Быть фланером, быть дэнди - высшее его честолюбие. В середине восьмидесятых годов он, ради денег, работает в лондонских газетах; он критик-фельетонист, чернорабочий, но всячески скрывает это и любит выдавать себя за праздного баловня жизни, за любимца наслаждений и нег. Ежедневно целые часы он проводит у своего парикмахера. «Тщательно выбранная бутоньерка эффектнее чистоты и невинности», - одно из его изречений. «Красиво завязанный галстук - первый в жизни серьёзный шаг». «Только поверхностные люди не судят по внешности», - повторяет он своим ученикам, а у него всегда были ученики, он учил их, как носить жилеты и как поклоняться красоте; он завораживал их своими речами - о чем угодно, о ком угодно, но больше всего о книгах. Книги он любил, как любят цветы, перебирал их, как самоцветные камни. Его мать и его отец были отменные книжники. Природы он не любил - ни неба, ни деревьев, ни звезд, влюбчив не был, и весь пыл своей чувственной натуры отдал печатным страницам. Он глотал их, как глотают устрицы, своими красными, дряблыми губами, - великий чревоугодник души! - вся жизнь была для него как бы стол, уставленный яствами, и он, как гурман, отведывал то одно, то другое блюдо. Никакою иного восприятия жизни - только гурманское, только вкусовое! Плотоядно смаковал он рифмы Теофиля Готье и картины Уистлера, плотоядно слушал Шопена или «безумно-алую пьесу Дворжака», и смотреть на какой-нибудь красивый предмет, на яркую краску, красную, желтую, зеленую, - только смотреть! - было для него как бы пьянство, будто все впечатления жизни он впитывал в себя этими дряблыми своими губами. Из великих мировых идей он делал вкусовые ощущения. Учитель, апостол нег, - эта поза ему нравилась больше всего.

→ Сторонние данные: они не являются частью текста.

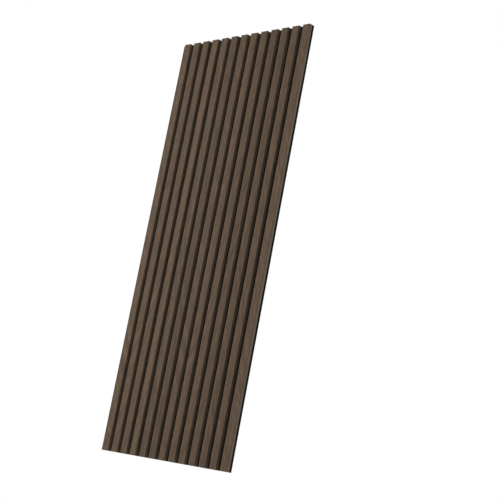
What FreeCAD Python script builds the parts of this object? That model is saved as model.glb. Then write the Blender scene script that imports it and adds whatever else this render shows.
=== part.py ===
import FreeCAD, Part
import math
import os
import Sketcher

# Acoustic slat wall panel: veneered fibreboard slats glued side by side to a sheet of felt.
# X runs across the slats, Y through the thickness and Z along the slats. The wall side of the
# felt lies in the plane Y = 0, the slats face -Y, and the origin is the middle of that side.

NODE_FOLDER = "parts"

# Driving sizes in millimetres, and the number of slats
DRIVING_SIZES = (
    ("panelLength", 1220, "length of the slats and of the felt"),
    ("slatCount", 13, "number of slats"),
    ("slatWidth", 26, "width of a slat over its veneer"),
    ("slatGap", 14, "bare felt between two slats, and outside the first one"),
    ("slatThickness", 10, "height of a slat's face above the felt"),
    ("veneerThickness", 0.5, "thickness of the veneer wrapped round each core"),
    ("coreEdgeRadius", 0.4, "rounding of a core's two front edges under the veneer"),
    ("feltThickness", 8, "thickness of the felt sheet"),
)

doc = FreeCAD.newDocument("AcousticSlatPanel")
sizes = doc.addObject("Spreadsheet::Sheet", "Sizes")
for row, (alias, number, note) in enumerate(DRIVING_SIZES, start=1):
    sizes.set(f"A{row}", note)
    sizes.set(f"B{row}", str(number))
    sizes.setAlias(f"B{row}", alias)
doc.recompute()

# Sizes that follow from the driving ones
slatCount = round(sizes.slatCount)
slatPitch = "(Sizes.slatWidth + Sizes.slatGap)"
feltWidth = f"({slatCount} * {slatPitch})"
coreWidth = "(Sizes.slatWidth - 2 * Sizes.veneerThickness)"
coreThickness = "(Sizes.slatThickness - Sizes.veneerThickness)"
veneerEdgeRadius = "(Sizes.coreEdgeRadius + Sizes.veneerThickness)"


def valueOf(expression):
    return float(sizes.evalExpression(expression))


def newBody(name):
    body = doc.addObject("PartDesign::Body", name)
    body.Label = name
    return body


# A sketch across the slats, on the body's own XY plane
def crossSketch(body, name):
    sketch = body.newObject("Sketcher::SketchObject", name)
    plane = next(item for item in body.Origin.OriginFeatures if item.Role == "XY_Plane")
    sketch.AttachmentSupport = [(plane, "")]
    sketch.MapMode = "FlatFace"
    return sketch


def bindSize(sketch, kind, references, name, expression):
    index = sketch.addConstraint(Sketcher.Constraint(kind, *references, valueOf(expression)))
    sketch.renameConstraint(index, name)
    sketch.setExpression(f"Constraints.{name}", expression)


# Flat stock: a rectangle centred on X with its back edge on the X axis
def rectangleSketch(body, name, width, depth):
    sketch = crossSketch(body, name)
    half = valueOf(width) / 2
    front = -valueOf(depth)
    corners = [FreeCAD.Vector(x, y, 0) for x, y in ((-half, 0), (half, 0), (half, front), (-half, front))]
    back, right, face, left = sketch.addGeometry(
        [Part.LineSegment(corners[i], corners[(i + 1) % 4]) for i in range(4)], False
    )
    for first, second in ((back, right), (right, face), (face, left), (left, back)):
        sketch.addConstraint(Sketcher.Constraint("Coincident", first, 2, second, 1))
    sketch.addConstraint(
        [
            Sketcher.Constraint("Horizontal", back),
            Sketcher.Constraint("Horizontal", face),
            Sketcher.Constraint("Vertical", right),
            Sketcher.Constraint("Vertical", left),
            Sketcher.Constraint("Symmetric", back, 1, back, 2, -1, 1),
        ]
    )
    bindSize(sketch, "DistanceX", (back, 1, back, 2), "width", width)
    bindSize(sketch, "DistanceY", (face, 1, -1, 1), "depth", depth)
    return sketch


# Section of a slat: square at the felt, with its two front corners rounded
def slatSketch(body, name, width, depth, radius):
    sketch = crossSketch(body, name)
    half, front, bend = valueOf(width) / 2, -valueOf(depth), valueOf(radius)
    normal = FreeCAD.Vector(0, 0, 1)

    def point(x, y):
        return FreeCAD.Vector(x, y, 0)

    def corner(x, start):
        circle = Part.Circle(point(x, front + bend), normal, bend)
        return Part.ArcOfCircle(circle, start, start + math.pi / 2)

    back, right, rightCorner, face, leftCorner, left = sketch.addGeometry(
        [
            Part.LineSegment(point(-half, 0), point(half, 0)),
            Part.LineSegment(point(half, 0), point(half, front + bend)),
            corner(half - bend, -math.pi / 2),
            Part.LineSegment(point(half - bend, front), point(bend - half, front)),
            corner(bend - half, math.pi),
            Part.LineSegment(point(-half, front + bend), point(-half, 0)),
        ],
        False,
    )
    sketch.addConstraint(
        [
            Sketcher.Constraint("Coincident", back, 2, right, 1),
            Sketcher.Constraint("Coincident", left, 2, back, 1),
            Sketcher.Constraint("Tangent", right, 2, rightCorner, 2),
            Sketcher.Constraint("Tangent", rightCorner, 1, face, 1),
            Sketcher.Constraint("Tangent", face, 2, leftCorner, 2),
            Sketcher.Constraint("Tangent", leftCorner, 1, left, 1),
            Sketcher.Constraint("Horizontal", back),
            Sketcher.Constraint("Horizontal", face),
            Sketcher.Constraint("Vertical", right),
            Sketcher.Constraint("Vertical", left),
            Sketcher.Constraint("Equal", rightCorner, leftCorner),
            Sketcher.Constraint("Symmetric", back, 1, back, 2, -1, 1),
        ]
    )
    bindSize(sketch, "DistanceX", (back, 1, back, 2), "width", width)
    bindSize(sketch, "DistanceY", (face, 1, -1, 1), "depth", depth)
    bindSize(sketch, "Radius", (rightCorner,), "radius", radius)
    return sketch


# The section runs the panel's whole length, as far above the XY plane as below it
def fullLengthPad(body, name, sketch):
    pad = body.newObject("PartDesign::Pad", name)
    pad.Profile = sketch
    pad.SideType = "Symmetric"
    pad.setExpression("Length", "Sizes.panelLength")
    return pad


def feltBacking():
    body = newBody("felt_backing")
    sketch = rectangleSketch(body, "FeltSection", feltWidth, "Sizes.feltThickness")
    fullLengthPad(body, "FeltSheet", sketch)
    return body


# The last slat is flush with the felt's edge, and the rest follow it at the pitch. Outside the first
# one a gap's width of felt stays bare, so that the slats keep their pitch from one panel to the next.
def seatOnFelt(body, number):
    stepsFromEdge = slatCount - number
    place = f"{feltWidth} / 2 - Sizes.slatWidth / 2 - {stepsFromEdge} * {slatPitch}"
    body.setExpression("Placement.Base.x", place)
    body.setExpression("Placement.Base.y", "-Sizes.feltThickness")


def slatCore(number):
    body = newBody(f"slat_core_{number:02d}")
    sketch = slatSketch(body, f"CoreSection{number}", coreWidth, coreThickness, "Sizes.coreEdgeRadius")
    fullLengthPad(body, f"CoreBar{number}", sketch)
    seatOnFelt(body, number)
    return body


# The veneer is the slat's outer section less the core that it is wrapped round
def slatVeneer(number):
    body = newBody(f"slat_veneer_{number:02d}")
    outside = slatSketch(
        body, f"SlatSection{number}", "Sizes.slatWidth", "Sizes.slatThickness", veneerEdgeRadius
    )
    fullLengthPad(body, f"SlatBar{number}", outside)
    doc.recompute()
    inside = slatSketch(body, f"ChannelSection{number}", coreWidth, coreThickness, "Sizes.coreEdgeRadius")
    channel = body.newObject("PartDesign::Pocket", f"CoreChannel{number}")
    channel.Profile = inside
    channel.Type = "ThroughAll"
    channel.SideType = "Symmetric"
    seatOnFelt(body, number)
    return body


def checkDocument(nodes):
    for item in doc.Objects:
        if {"Invalid", "Error"} & set(item.State):
            raise RuntimeError(f"{item.Name} did not build: {item.State}")
    for body in nodes:
        if body.Shape.isNull() or not body.Shape.isValid() or len(body.Shape.Solids) != 1:
            raise RuntimeError(f"{body.Label} is not one sound solid")


# A core fills its veneer's channel: the two together have the volume of the whole slat
def checkWrap(number):
    whole = doc.getObject(f"SlatBar{number}").Shape.Volume
    core = doc.getObject(f"slat_core_{number:02d}").Shape.Volume
    veneer = doc.getObject(f"slat_veneer_{number:02d}").Shape.Volume
    if abs(whole - core - veneer) > 1e-6 * whole:
        raise RuntimeError(f"the veneer of slat {number} does not close round its core")


slatNumbers = range(1, slatCount + 1)
nodes = [feltBacking()]
for number in slatNumbers:
    nodes += [slatCore(number), slatVeneer(number)]
doc.recompute()

checkDocument(nodes)
for number in slatNumbers:
    checkWrap(number)

os.makedirs(NODE_FOLDER, exist_ok=True)
for body in nodes:
    body.Shape.exportStep(os.path.join(NODE_FOLDER, f"{body.Label}.step"))
print(f"{len(nodes)} nodes written")
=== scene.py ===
import math

import bpy
from mathutils import Matrix, Vector


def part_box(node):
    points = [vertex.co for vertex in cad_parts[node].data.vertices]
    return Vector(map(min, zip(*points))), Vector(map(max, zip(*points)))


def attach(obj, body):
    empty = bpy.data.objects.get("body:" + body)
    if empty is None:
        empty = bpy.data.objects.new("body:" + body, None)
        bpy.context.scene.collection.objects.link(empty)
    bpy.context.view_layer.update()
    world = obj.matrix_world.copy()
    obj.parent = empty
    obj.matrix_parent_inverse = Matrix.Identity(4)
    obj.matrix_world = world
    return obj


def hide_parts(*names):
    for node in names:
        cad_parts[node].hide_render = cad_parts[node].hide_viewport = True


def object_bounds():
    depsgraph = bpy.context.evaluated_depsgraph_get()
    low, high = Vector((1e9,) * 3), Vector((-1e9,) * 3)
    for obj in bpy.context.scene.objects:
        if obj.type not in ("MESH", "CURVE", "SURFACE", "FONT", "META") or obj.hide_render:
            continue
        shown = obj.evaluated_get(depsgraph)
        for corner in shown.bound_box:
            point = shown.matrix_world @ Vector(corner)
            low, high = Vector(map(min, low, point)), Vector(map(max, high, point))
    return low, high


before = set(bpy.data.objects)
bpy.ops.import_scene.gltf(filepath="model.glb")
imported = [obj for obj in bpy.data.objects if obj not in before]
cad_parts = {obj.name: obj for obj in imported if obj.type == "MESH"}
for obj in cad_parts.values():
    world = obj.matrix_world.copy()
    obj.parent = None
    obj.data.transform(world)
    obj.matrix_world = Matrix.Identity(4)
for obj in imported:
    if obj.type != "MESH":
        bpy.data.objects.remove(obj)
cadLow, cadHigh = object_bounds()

mm = 0.001
print("frame loaded:", len(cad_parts), "nodes")


# selecting and shaping pieces

def selectOnly(piece):
    if bpy.context.mode != "OBJECT":
        bpy.ops.object.mode_set(mode="OBJECT")
    bpy.ops.object.select_all(action="DESELECT")
    piece.select_set(True)
    bpy.context.view_layer.objects.active = piece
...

- «Почему мы проявляем столько сочувствия к страданиям бедняков? Следовало бы сочувствовать радости, красоте, краскам жизни». Он тысячу раз доказывал, что всякая жертва, всякое мученичество, всякий аскетизм ведут к вырождению и дикости, и эти его красные сенсуальные губы чувствуешь у него в каждой строке:

- «Разве то, что приятно вкушать, не создано для вкушающего? И в том, что сладостно пить, разве заключается отрава?» Пить и вкушать он любил чрезвычайно. «Он был величайший обжора изо всех, каких я когда либо знавал» - читаем о нем в книге Дагласа<3>.

Он физически не выносил несчастных, некрасивых и бедных: однажды чуть не убежал из гостиной приятеля, так как ее убранство показалось ему неизящным:

- Если я хоть минуту здесь останусь, я заболею! - стонал он.

И точно так же обратился в бегство, когда попал в какую-то трущобу, где копошилась беднота, - даже не поднялся по лестнице, а глянул и в ужасе бросился вон. Он боготворил поэта Верлена, но, познакомившись с ним и увидев, что тот некрасив, отказался от дальнейшего знакомства.

- Я не могу, - говорил он капризно: - нет, я никак не могу!

<1> Oscar Wilde: The Story of An Unhappy Friendship, by Robert Sherard. London, 1909, pp. 226-227.

<2> Альфред Даглас. Оскар Уайльд и я, стр. 47-55.

<3> «Oscar Wilde and Myself» («Оскар Уайльд и я»), p. 150.